TASK TO CARRY OUT:
State how many lines of the data contain the word "code", and write nothing besides the number.

Dataset rows
□ □ □ □
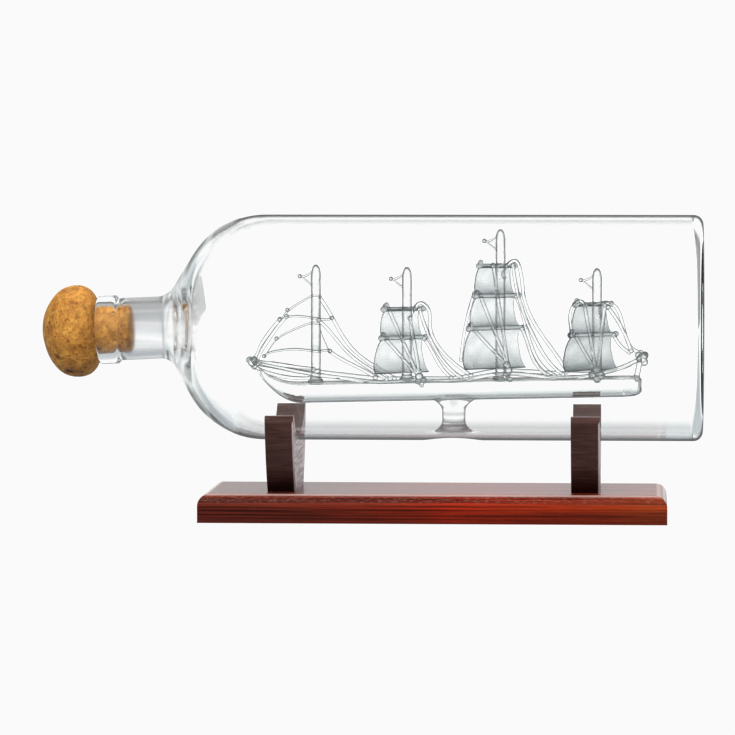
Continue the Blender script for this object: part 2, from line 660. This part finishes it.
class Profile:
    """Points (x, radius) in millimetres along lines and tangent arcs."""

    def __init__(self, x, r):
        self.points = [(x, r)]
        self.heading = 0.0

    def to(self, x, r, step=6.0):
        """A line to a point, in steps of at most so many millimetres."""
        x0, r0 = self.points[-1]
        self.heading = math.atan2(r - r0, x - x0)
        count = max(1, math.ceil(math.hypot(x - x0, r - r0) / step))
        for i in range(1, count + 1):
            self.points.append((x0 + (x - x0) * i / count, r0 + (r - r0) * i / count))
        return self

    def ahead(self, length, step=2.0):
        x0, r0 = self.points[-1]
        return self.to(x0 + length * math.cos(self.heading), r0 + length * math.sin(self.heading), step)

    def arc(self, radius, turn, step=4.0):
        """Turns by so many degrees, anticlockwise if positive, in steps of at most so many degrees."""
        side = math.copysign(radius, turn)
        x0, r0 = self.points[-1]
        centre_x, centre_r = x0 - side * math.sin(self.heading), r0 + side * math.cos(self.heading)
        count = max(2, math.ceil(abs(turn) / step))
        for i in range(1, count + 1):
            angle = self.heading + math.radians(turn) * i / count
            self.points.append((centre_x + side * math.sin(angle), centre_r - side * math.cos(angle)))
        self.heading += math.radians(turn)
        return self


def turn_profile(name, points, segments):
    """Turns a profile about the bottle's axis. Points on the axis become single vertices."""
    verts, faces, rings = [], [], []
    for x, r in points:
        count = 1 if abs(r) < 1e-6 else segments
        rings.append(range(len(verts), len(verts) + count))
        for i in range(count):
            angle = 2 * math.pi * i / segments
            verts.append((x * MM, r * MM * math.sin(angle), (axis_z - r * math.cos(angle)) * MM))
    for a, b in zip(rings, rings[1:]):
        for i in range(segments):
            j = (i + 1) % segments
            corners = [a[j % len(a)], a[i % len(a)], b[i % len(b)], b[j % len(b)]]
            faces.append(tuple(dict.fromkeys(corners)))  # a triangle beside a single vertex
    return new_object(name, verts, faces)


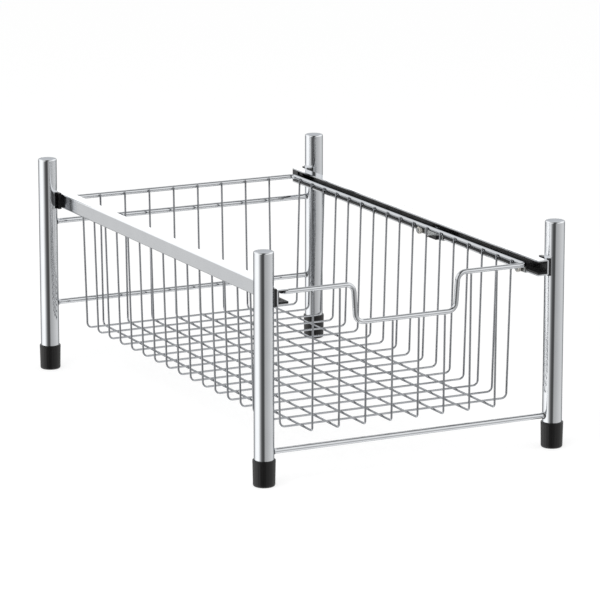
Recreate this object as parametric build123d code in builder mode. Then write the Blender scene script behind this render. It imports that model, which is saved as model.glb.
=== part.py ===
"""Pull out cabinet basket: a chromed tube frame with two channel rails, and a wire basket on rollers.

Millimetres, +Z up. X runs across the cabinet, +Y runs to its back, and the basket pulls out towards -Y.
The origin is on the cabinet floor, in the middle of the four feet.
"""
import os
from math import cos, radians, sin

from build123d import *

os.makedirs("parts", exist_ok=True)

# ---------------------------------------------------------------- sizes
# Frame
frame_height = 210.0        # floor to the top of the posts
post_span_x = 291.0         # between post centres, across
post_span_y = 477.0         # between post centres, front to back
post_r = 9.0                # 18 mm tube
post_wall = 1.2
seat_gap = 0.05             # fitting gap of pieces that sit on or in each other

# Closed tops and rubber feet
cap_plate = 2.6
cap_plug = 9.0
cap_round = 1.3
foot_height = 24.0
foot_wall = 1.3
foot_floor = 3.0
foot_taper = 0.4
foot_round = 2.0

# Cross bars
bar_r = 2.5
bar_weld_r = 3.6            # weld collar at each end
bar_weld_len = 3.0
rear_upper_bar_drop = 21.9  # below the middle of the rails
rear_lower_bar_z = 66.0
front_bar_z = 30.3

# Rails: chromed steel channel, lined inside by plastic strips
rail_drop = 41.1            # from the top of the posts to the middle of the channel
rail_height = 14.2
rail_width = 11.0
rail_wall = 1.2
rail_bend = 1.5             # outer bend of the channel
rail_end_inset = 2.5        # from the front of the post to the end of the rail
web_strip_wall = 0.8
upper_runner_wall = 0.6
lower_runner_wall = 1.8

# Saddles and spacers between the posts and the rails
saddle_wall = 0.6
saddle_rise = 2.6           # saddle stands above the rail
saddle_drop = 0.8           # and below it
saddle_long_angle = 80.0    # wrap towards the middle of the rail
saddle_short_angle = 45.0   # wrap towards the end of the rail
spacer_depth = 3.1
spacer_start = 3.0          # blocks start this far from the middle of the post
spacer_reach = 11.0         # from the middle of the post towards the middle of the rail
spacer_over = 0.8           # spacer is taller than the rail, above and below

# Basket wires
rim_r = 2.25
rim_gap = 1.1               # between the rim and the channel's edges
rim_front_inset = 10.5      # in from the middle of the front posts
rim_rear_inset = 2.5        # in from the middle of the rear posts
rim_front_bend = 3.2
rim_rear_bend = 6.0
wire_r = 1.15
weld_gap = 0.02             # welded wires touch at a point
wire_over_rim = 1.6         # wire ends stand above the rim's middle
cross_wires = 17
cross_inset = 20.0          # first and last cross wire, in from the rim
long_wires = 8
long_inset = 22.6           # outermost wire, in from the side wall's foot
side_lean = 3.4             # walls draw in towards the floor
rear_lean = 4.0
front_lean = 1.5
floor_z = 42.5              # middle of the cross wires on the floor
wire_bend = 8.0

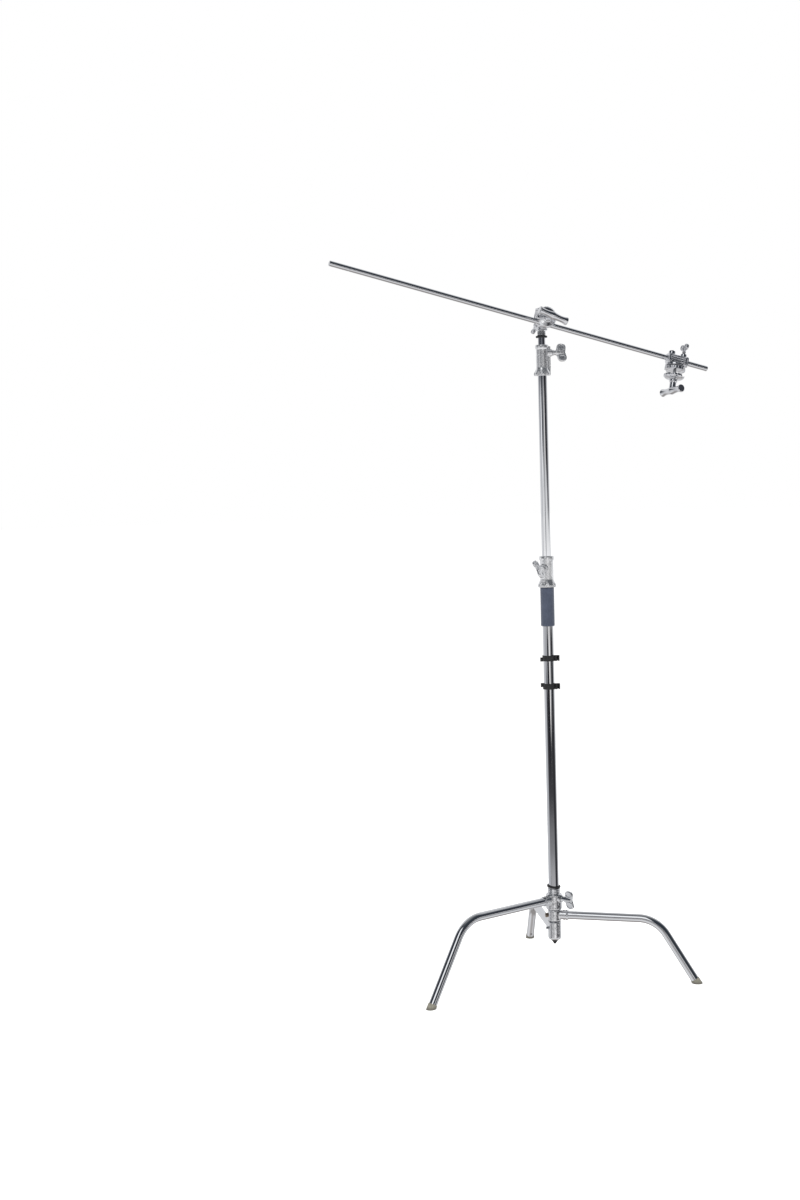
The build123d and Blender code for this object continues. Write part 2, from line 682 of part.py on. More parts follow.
□ □ □ □
FINAL ANSWER:
2